What are the differences between aspect-oriented, subject-oriented, and role-oriented programming

aspect-orientedparadigmsrole

I know there are many papers describing these three paradigms but I'm looking for a schematic explanation.

There are a few very good descriptions of aspect-oriented programming on here so I'm asking this question in the hope to get the kind of high-quality answer people at Stack Overflow are used to delivering.

Best Answer

One can answer this by writing a book on this. However, here is a basic comparison

1. Subject oriented Programming

Subject-Oriented Programming is radical departure from the Object oriented as follows. In OO, objects are defined in terms of intrinsic (i.e. based on a model that independently describes it). and based on this its attributes (properties) and methods (behavior) are derived. The application makes only the use of these properties and behavior. Contrary to this, in subject oriented programming, no object exists (and modeled) in such an isolation. In the process, but behaviors of the objects is been provided by the various other "subjectsā€¯ of the objects which are beyond the scope and control of the author of the original object. Think of it as a way of extending various "independently definable behaviors" on the object. I think this would be way beyond defining templates of inheritance compared to what is being discussed here.

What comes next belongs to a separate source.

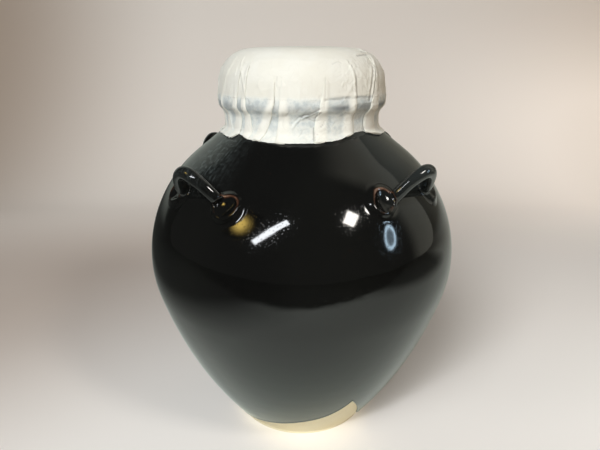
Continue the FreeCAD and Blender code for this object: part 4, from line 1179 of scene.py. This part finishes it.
paper = {
    "thickness": 0.13 * mm,
    "lift": 0.20 * mm,              # outside of a single layer above what it is pasted to
    "layer": 0.26 * mm,             # from one layer of a pleat to the next
    "puff": 0.45 * mm,              # how far a pleat's top bulges, at most
    "ramp": 4.0 * mm,               # how softly a pleat rises on the side away from its fold
    "foldFull": 1.4 * mm,           # a pleat narrower than this fades out
    "pleatGrow": 9.0,               # mm below its start at which it is full
    "pleatLevels": (-310, -286, -258),      # mm down at which the turns of the pleats are given
    "plumpHeights": (292, 280),
    "topColumns": 7,
    "rampColumns": 6,
    "front": (-70, 86),             # turns between which the mesh is finer
    "frontColumn": 0.75 * mm,       # width of the mesh's columns between pleats
    "backColumn": 1.7 * mm,
    "outlineStep": 0.25 * mm,
    "poleRadius": 7 * mm,           # the crown's innermost ring
    "capStep": 0.65 * mm,
    "skirtStep": 0.5 * mm,
    "tuckRound": 10.0 * mm,         # the sheet bridges the hollow under the rim
    "flareRound": 4.5 * mm,         # and the one where neck meets shoulder
    "ease": 2.4 * mm,               # bends are eased over this length
    "wrinkle": 0.36 * mm,
    # turns of each pleat on the dome, at the rim and at the foot of the neck, its share of the fullness,
    # the side its fold is on (1 is right), how high up the dome it starts and how plump it is
    "pleats": [
        (-57, -66, -64, 0.6, -1, 318, 0.4), (-43, -46, -51, 1.0, 1, 314, 0.7),
        (-37, -38.5, -39.5, 0.9, 1, 317, 0.8), (-17, -18, -30, 0.9, 1, 306, 0.6),
        (-12.5, -12, -13.5, 1.0, -1, 304, 0.5), (15, 12.5, 11, 1.0, -1, 306, 0.5),
        (33.5, 34, 34.3, 1.1, 1, 314, 1.0), (60, 53, 57, 2.4, -1, 322.5, 1.4),
        (84, 85, 83, 1.2, 1, 312, 0.9), (103, 101, 104, 1.1, -1, 317, 0.5),
        (118, 121, 119, 1.4, 1, 308, 0.8), (141, 139, 137, 1.0, 1, 319, 0.6),
        (154, 156, 158, 1.5, -1, 311, 1.0), (176, 174, 179, 1.1, 1, 316, 0.4),
        (196, 198, 196, 1.4, 1, 306, 0.8), (217, 214, 211, 1.0, -1, 318, 0.5),
        (229, 231, 234, 1.2, 1, 313, 1.0), (250, 249, 246, 1.1, -1, 308, 0.6),
        (266, 268, 271, 1.3, 1, 317, 0.9), (283, 281, 284, 0.9, -1, 311, 0.5),
    ],
    # single creases: how far they stand up (mm), their width (mm), the side they fall away on, and their course
    # in turns and heights
    "creases": [
        (0.75, 1.0, 0, [(66, 322.4), (62, 319.3), (62.5, 315.8), (59.2, 311.2), (54.5, 304.3), (52.4, 297.3),
                        (50.1, 290.3), (49.1, 286.1)]),
        (-0.7, 0.6, 0, [(56.5, 309.9), (51.6, 300.9), (49.3, 292.5), (47.4, 286.9)]),
        (0.45, 0.7, 0, [(54, 310.5), (49.4, 300.9), (47.2, 292.5), (45.6, 287.5)]),
        (-0.8, 0.7, 0, [(45.7, 317.9), (55.9, 318.6), (64, 318.3)]),
        (0.6, 1.5, -1, [(45.7, 319.3), (55.9, 320.0), (64, 319.6)]),
        (-0.65, 0.5, 0, [(33.6, 312.7), (35.2, 309.7), (35.9, 305.6), (36, 298.8), (36.1, 290.2)]),
        (0.45, 1.1, 0, [(32, 314.2), (33.8, 309.7), (34.3, 305.6), (34.4, 298.8), (34.4, 290.2)]),
        (-0.22, 0.6, 0, [(14.4, 302.8), (14.1, 292), (13.2, 282.5)]),
        (-0.3, 0.5, 0, [(-15.3, 304.5), (-15.4, 296.8)]),
        (-0.35, 0.5, 0, [(-16.4, 291), (-17.9, 277.8)]),
        (-1.2, 0.55, 0, [(-0.4, 276.4), (1.2, 278.2), (4.6, 278.6), (10.4, 282.4)]),
        (0.55, 0.8, 0, [(0.2, 275.2), (2.0, 276.9), (4.9, 277.3), (10.8, 281.1)]),
        (-0.8, 0.5, 0, [(2.8, 276), (6.1, 277.6), (9.6, 279.9)]),
        (-0.8, 0.5, 0, [(8.8, 276.3), (11.2, 280.1)]),
        (0.4, 0.6, 0, [(7.6, 276.6), (9.8, 279.2)]),
        (-0.25, 0.5, 0, [(-5.5, 267.9), (-2.6, 271.7), (0, 275)]),
        (0.35, 0.8, 0, [(-6.8, 268.5), (-3.9, 272.2), (-1.4, 275)]),
        (0.35, 0.7, 0, [(-7.5, 264.8), (-4.6, 270)]),
        (-0.35, 0.6, 0, [(-3.6, 280.5), (-0.6, 283.4)]),
        (-0.35, 0.6, 0, [(-10.2, 277.4), (-7.2, 281.9)]),
        (0.22, 0.9, 0, [(-0.7, 300.8), (-1, 294.2), (-1.8, 289.5)]),
        (0.22, 1.2, 0, [(-31.8, 314.7), (-19.1, 316.1), (-2.7, 315.2), (6.6, 313.9)]),
        (0.2, 1.2, 0, [(14.1, 316.5), (31, 314.7)]),
        (-0.65, 0.5, 0, [(7.7, 268.8), (7.5, 259.8)]),
        (-0.35, 0.6, 0, [(4.6, 275.2), (7.9, 273.6), (11.2, 274.4)]),
        (-0.75, 0.5, 0, [(36.1, 278.5), (37.6, 263)]),
        (0.4, 0.8, 0, [(46.8, 276.5), (45.6, 266.2)]),
        (0.4, 0.9, 0, [(-80, 312.4), (-79, 301.6), (-74, 293.6)]),
        (0.4, 0.9, 0, [(-47.9, 317.6), (-45.7, 312.2), (-41, 304.1), (-37.9, 294.6), (-36.3, 288.4)]),
        (0.3, 0.9, 0, [(-48.7, 309.4), (-47.3, 297.6), (-46.1, 288.5)]),
        (0.45, 0.8, 0, [(-60.2, 280.6), (-61.7, 272.7), (-59.6, 265.3), (-55, 260.5)]),
        (0.3, 0.8, 0, [(-30.8, 262.6), (-24.8, 270.9), (-18.8, 277.8)]),
        (-0.3, 0.6, 0, [(20.1, 312.5), (25.1, 314.2), (27, 313.2)]),
        (0.25, 1.0, 0, [(26.3, 305.2), (29.6, 301), (30.8, 294.8)]),
        (0.25, 0.9, 0, [(40, 308.2), (44.1, 302.6), (45.4, 294.2)]),
        (-0.35, 0.8, 0, [(14, 288.4), (18, 289.3), (23, 288.8), (28, 289.7), (34, 289.2), (40, 290),
                         (49.5, 289.4)]),
    ],
    # short creases strewn about: how many, between which turns and heights, how long (mm), how far off
    # upright (degrees), how far they stand up and how wide they are (mm)
    "strewn": [
        (16, -12, 14, 262, 284, 4.5, 38, -0.30, 0.55), (16, -60, -14, 262, 284, 4.0, 25, 0.28, 0.6),
        (18, 15, 62, 262, 284, 4.0, -15, -0.25, 0.6), (26, 22, 66, 288, 317, 4.5, 20, 0.24, 0.7),
        (24, -70, 66, 280, 290, 3.5, 10, -0.26, 0.55), (14, -60, 25, 289, 302, 5.0, 8, 0.16, 0.8),
        (60, 70, 285, 259, 290, 5.0, 18, -0.28, 0.9), (50, 70, 285, 290, 318, 6.0, 15, 0.24, 1.1),
    ],
    # turn and height of the torn lower edge
    "tear": [(-103, 257.8), (-92, 258.6), (-80, 259.0), (-68.7, 259.1), (-59.7, 258.6), (-52.1, 258.1),
             (-49.9, 259.5), (-49.2, 261.6), (-44.9, 261.3), (-37.1, 259.6), (-32.2, 258.7), (-30.8, 259.4),
             (-28.5, 258.8), (-21.3, 258.4), (-9.6, 258.3), (0.3, 258.5), (7.1, 258.6), (12.6, 258.8),
             (17.5, 259.2), (22.8, 259.8), (29, 260.9), (36.4, 262.5), (37.9, 263.3), (41.6, 263.5),
             (47.5, 264.1), (50.7, 262.3), (55.8, 260.4), (62.9, 259.0), (71.2, 258.6), (76.9, 258.7),
             (92, 258.2), (106, 258.9), (117, 261.4), (131, 259.2), (146, 257.4), (160, 262.6),
             (173, 260.2), (190, 258.1), (204, 259.3), (219, 263.2), (229, 259.6), (243, 257.2)],
    "fray": [(3, 170, 0.30 * mm), (4, 420, 0.16 * mm)],     # seed, waves round and size of its raggedness
    "slip": 0.7 * mm,               # how unevenly the layers of a pleat end there
    "curl": 0.9 * mm,               # its corners at the sides stand off the glaze this far,
    "curlTurns": [(-58, 8.0), (64, 10.0)],      # round these turns and this wide (degrees),
    "curlHeights": (262.5, 258.5),  # from the first height down to the second (mm)
    # crumples: seed, waves round, length and size; and sharp ridges: seed, waves round, length and width
    "rough": [(11, 46, 9 * mm, 1.0), (12, 110, 3.2 * mm, 0.6)],
    "ridges": (13, 38, 7 * mm, 0.16),
    "calmCrown": 55 * mm,           # they fade towards the middle of the crown from this far out
    # where the sheet is worn, lies over glaze, and is grey in the hollow under the rim (partly painted shade)
    # and along the joint (painted shade): steps along turn (degrees) and height (mm)
    "wornLeast": 0.22,
    "wornRight": [("turn", 18, 36), ("height", 320, 312)],
    "wornLow": [("height", 292, 286)],
    "wornLeft": [("turn", -75, -100), ("height", 320, 312)],
    "overHeights": [("height", 291.6, 286.6)],
    "overEnd": [("height", 272, 261)],
    "stripeShadeRight": [("turn", 12, 24), ("turn", 110, 70)],
    "lineShadeTurns": [("turn", 14, 20), ("turn", 56, 48)],
    "creaseSeed": 21,
    "dentDepth": 0.45 * mm,         # how deep a crease is before its painted shade begins
    "creaseShadeShare": 0.62,
    # the grey stripe under the bead, partly the dark gap showing through and partly painted shade, and the
    # joint's line of painted shade: height and width in mm
    "stripeHeight": 282.7,
    "stripeWide": 2.3,
    "lineHeight": 289.4,
    "lineWide": 0.9,
    "cream": (0.75, 0.745, 0.675),      # over the lid and the rim
    "pasteColour": (0.71, 0.69, 0.60),  # in clouds of paste
    "doubledPaintedBright": (0.87, 0.865, 0.785),    # where pleats lie over glaze, paler than the cap's cream as painted light on the neck
    "overGlaze": (0.60, 0.65, 0.64),    # a single layer over glaze
    "overDark": (0.43, 0.475, 0.48),    # and its blots
    "overGapShade": (0.15, 0.165, 0.17),     # over the hollow under the rim, the gap showing through with painted shade, and on the joint's line
    "veinShadeColour": (0.40, 0.37, 0.31),   # painted shade along thin wandering creases where it is worn
    "creaseShadeColour": (0.27, 0.26, 0.24),   # painted shade in sharp creases
}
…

The undisputed origin of terms (and concept) comes from the paper "Subject Oriented Programming: A Critique of Pure Objects, William Harrison and Harold Ossher". Here is another good paper. Though personally i believe this is a theoretical framework. I don't know if there are any languages/implementation

See this, this and this for more info.

2. Aspect Oriented Programming

Aspect oriented programming has originated from the concept of "Separation of oncerns". Basically it extends the either procedural or object oriented programming for concerns which are cross-cutting. Over simplifying one can say that software has functional requirements and non-functional ones. These cross cutting requirements includes examples like logging, exception handling, thread synchronization, memory management, optimization and so on. These cross cutting ASPECTS should be expressed and implemented separately and independently to any other functional parts.
A comprehensive work in this area is from IBM; basically each such concerns or aspects can be independent from each other forming multidimensional "concern space". , (read this).

Some of the good practical implementations of Aspect Oriented are AspectJ and AspectC++ and many more. See this.

3. Role Oriented Programing
As we evolve towards agents, many a times it is necessary to define "roles" and objectives where as exact activities that agent ends-up performing depends on the environment it is in. This is analogous to human conceptual understanding.

The primary objective is to decouple objective of task from it's co-operation capability by defining explicit construct called cooperation processes. A role is modeled as a set of the capabilities and an expected behavior. however, these approaches also allow modeling of the execution environment and how agent/object can perceive the environment as well. See this.

There are various frameworks proposed in the research for role based modeling and implementations. A few of them are ROPE, BRAIN, ALAADIN and more.